All of which takes us back to the monkish scholars of Hesse’s Castalia writing their Lives. To imagine yourself as you might have been in another place and time is to practice the dialectic of sameness and difference in a way that enhances your self-understanding, your experience of the human lifeworld, without risking damage to a neighbor. As I argue in my book Breaking Bread with the Dead, one of Thomas Pynchon’s characters was right to say that “personal density is proportionate to temporal bandwidth,” and reading works of the past is an excellent way to increase that bandwidth without suffering from the tensions associated with projects like John Howard Griffin’s.
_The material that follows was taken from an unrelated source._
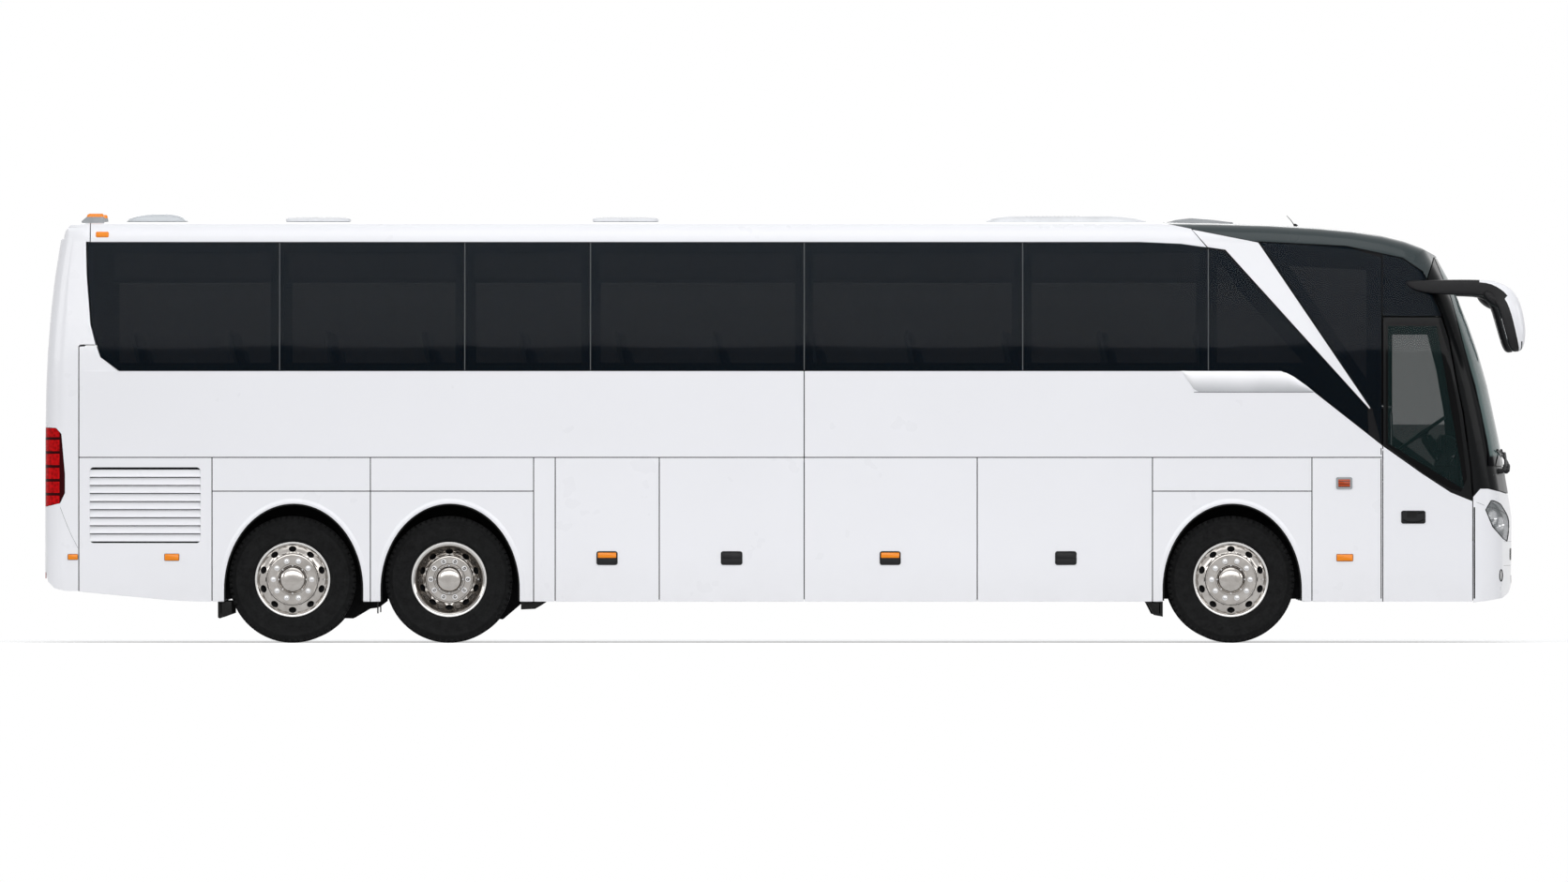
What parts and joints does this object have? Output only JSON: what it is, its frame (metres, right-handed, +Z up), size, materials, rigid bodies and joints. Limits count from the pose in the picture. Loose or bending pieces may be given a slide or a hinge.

But to imagine yourself into another life can be a powerful application of the argument I make there, and I am tempted to argue that the writing of a Castalia-style Life would make an excellent senior project for every university student. 

It is a task that can, again, be done badly. It is all too easy to turn historical engagement into a form of cosplaying—movies do it all the time—and the people who believe that if they had lived in seventh-century Byzantium they would have been passionate defenders of diversity, equity, and inclusion are pretty much at Mrs. Turpin’s level of imagination. But this is a reason to think seriously about the kinds of imagination that would be required for writing a Life well, not a reason to abandon the project. 

What I am suggesting here is a thought experiment that replicates on the personal level the thought experiment suggested by John Rawls when he argued that political systems should be designed behind a “veil of ignorance”—that is, by people who do not know what their position will be in the order they design. In writing your Life you will not have the benefits (or for that matter the deficits) of your current cultural and personal formation; your formation will be something quite other, and it is your primary job to imagine yourself into that otherness. The result, if you do it right, will be a kind of chastened humanism, an awareness of all that we humans share and an equal awareness of the ways in which we are experientially divided. Now: Begin.